At Messines, in June, Syd witnessed one of the most momentous events of modern times, when some 450 tonnes of explosives were detonated under the German lines, to dislodge the enemy from the high ground south of Ypres.

Then the largest man-made explosion in history – instantly killing 10,000 German soldiers in the early hours of June 7 – the blast from 19 enormous mines was reportedly heard as far away as London and Dublin.

Syd was wounded in action, suffering a gunshot wound to the scalp in the ensuing battle that day, when the battalion lost more than half its number.

He was treated in hospital in France, rejoining his comrades in Belgium on June 26.

A little more than two weeks later, on July 11 – the first day of the four-month campaign known as the Battle of Passchendaele – Syd was wounded in action for the second time.

Suffering a severe gunshot wound to the thigh as well as the arm and temple, Syd was evacuated to England on July 14. He had recovered from his wounds sufficiently to be discharged to the convalescent depot at Weymouth on September 29.

The peaceful pond known as “Lone Tree Crater” is a far cry from the devastation caused at Spanbroekmolen in 1917.

Wounded in action for a third time.

Syd arrived at the overseas training brigade at Longbridge Deverill on January 23, 1918 and on February 14 left Southampton for France and the front, rejoining his unit on February 21.

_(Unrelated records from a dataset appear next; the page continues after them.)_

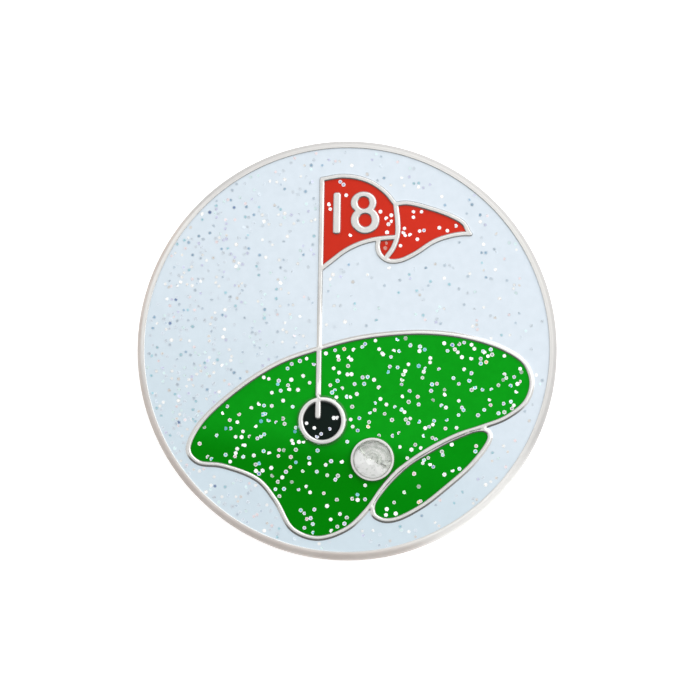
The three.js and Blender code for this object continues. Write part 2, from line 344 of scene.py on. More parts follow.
def paint_points(mesh, name, colours):
    layer = mesh.color_attributes.new(name, "FLOAT_COLOR", "POINT")
    layer.data.foreach_set("color", np.array(colours).ravel())


def raised(points, heights):
    """Plane points lifted to a height, or each to its own."""
    heights = np.broadcast_to(heights, len(points))
    return np.column_stack([points, heights])


def triangulated(loops, inner=()):
    """Triangles over the area that the loops enclose, through any further inner points."""
    points = np.vstack([*loops, *inner])
    edges = []
    start = 0
    for loop in loops:
        count = len(loop)
        edges += [(start + i, start + (i + 1) % count) for i in range(count)]
        start += count
    output = delaunay_2d_cdt([Vector(p) for p in points], edges, [], 0, MESHING_TOLERANCE)
    flat = np.array([tuple(v) for v in output[0]])
    faces = np.array([tuple(face) for face in output[2]])
    middles = flat[faces].mean(axis=1)
    return flat, faces[inside(middles, loops)]


def wall(builder, loop, low, high):
    """A wall below a loop, from low to high, each a height or one for each point."""
    count = len(loop)
    points = np.vstack([raised(loop, low), raised(loop, high)])
    faces = [(i, (i + 1) % count, count + (i + 1) % count, count + i) for i in range(count)]
    builder.add(points, faces)


def flat_area(builder, loops, height):
    flat, faces = triangulated(loops)
    builder.add(raised(flat, height), faces)


def lathe(builder, x, y, profile, steps):
    """Turns a profile of (radius, height) points round a vertical axis, and closes its end."""
    rings = [raised(circle(x, y, radius, steps), height) for radius, height in profile]
    faces = []
    for k in range(len(rings) - 1):
        for i in range(steps):
            j = (i + 1) % steps
            faces.append((k * steps + i, k * steps + j, (k + 1) * steps + j, (k + 1) * steps + i))
    faces.append([(len(rings) - 1) * steps + i for i in range(steps)])
    builder.add(np.vstack(rings), faces)


def quarter_round(centre, size, start):
    """Points of a quarter turn in a (radius, height) profile, anticlockwise from an angle."""
    angles = [math.radians(start + 90 * i / QUARTER_STEPS) for i in range(QUARTER_STEPS + 1)]
    return [(centre[0] + size * math.cos(a), centre[1] + size * math.sin(a)) for a in angles]


# ---- Outlines ----

ENAMEL_NODES = [
    "sky_enamel",
    "green_enamel",
    "apron_enamel",
    "cup_enamel",
    "flag_enamel",
    "flag_fold_enamel",
    "flag_tail_enamel",
    "eight_upper_enamel",
    "eight_lower_enamel",
]
CELLS = {node: [smooth_loop(loop) for loop in top_loops(node)] for node in ENAMEL_NODES}


def is_rim(loop):
    """Only the rim's outline stays in the outermost tenth of the disc."""
    return np.linalg.norm(loop, axis=1).min() > DISC_RADIUS * 0.9


def is_bezel(loop):
    """Only the bezel's outline has its middle at the stone's."""
    return np.abs(loop.mean(axis=0) - (STONE_X, STONE_Y)).max() < SAME_PLACE


def cell_walls(loops):
    """The metal's side of a cell's outlines, a seam away from the enamel."""
    return [moved_left(loop, -SEAM) for loop in loops]


WALLS = {node: cell_walls(loops) for node, loops in CELLS.items()}
ALL_WALLS = [loop for loops in WALLS.values() for loop in loops]
RIM_WALL = next(loop for loop in ALL_WALLS if is_rim(loop))
BEZEL_WALL = next(loop for loop in ALL_WALLS if is_bezel(loop))
LINE_WALLS = [loop for loop in ALL_WALLS if not is_rim(loop) and not is_bezel(loop)]
RIM_INNER_RADIUS = np.linalg.norm(RIM_WALL, axis=1).mean()
BEZEL_RADIUS = np.linalg.norm(BEZEL_WALL - (STONE_X, STONE_Y), axis=1).mean()


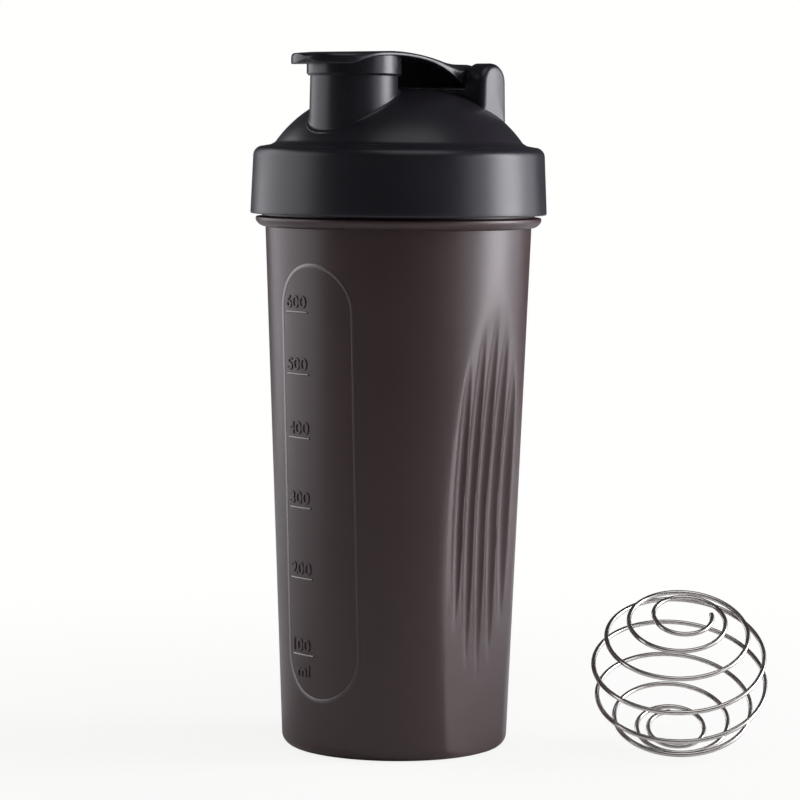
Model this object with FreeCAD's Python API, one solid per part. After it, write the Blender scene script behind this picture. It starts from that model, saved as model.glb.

In the following weeks, the battalion played a key role in blunting the German Spring Offensive by defeating enemy attacks around Dernancourt in late March and early April, depicted in dioramas at the Australian War Memorial.

It was during the massive German onslaught at Dernancourt on April 5 – the largest attack against Australian troops of the war – that Syd was wounded in action for the third time, losing part of his left hand.

Describing the scene on battlefield at Dernancourt that day, Australia’s official war historian, Charles Bean wrote: “The dead and wounded of the 47th lay everywhere underfoot.”

Syd was evacuated to England from France for the last time on the hospital ship Ville de Liege on April 9. The high number of casualties in April forced the disbandment of the 47th Battalion on May 31, with its men being used to reinforce other depleted battalions.

However, with the amputation of his left thumb, Syd’s war was over and he was marked for return to Australia.

He embarked on the HT Barambah on June 6, arriving in Melbourne on July 31, and was discharged as medically unfit on August 8.

Syd returned to the Canungra district and on July 9, 1919, married Ada Elizabeth Johnston, some five years his senior.

The couple had seven children, Beryl, Mavis, Alwyn known as Johnnie, Enid, Eric, Page and Janet.

Despite the loss of a thumb, Syd continued to work as a carpenter. The family home he built on Rhoades Road and other homes he constructed in the Beechmont area still stand as a testament to his workmanship.

Ada pre-deceased her husband in 1976, but Syd lived on to the age of 93, passing away at Birkdale in Brisbane on May 10, 1991.

Dernancourt diorama at the Australian War Memorial.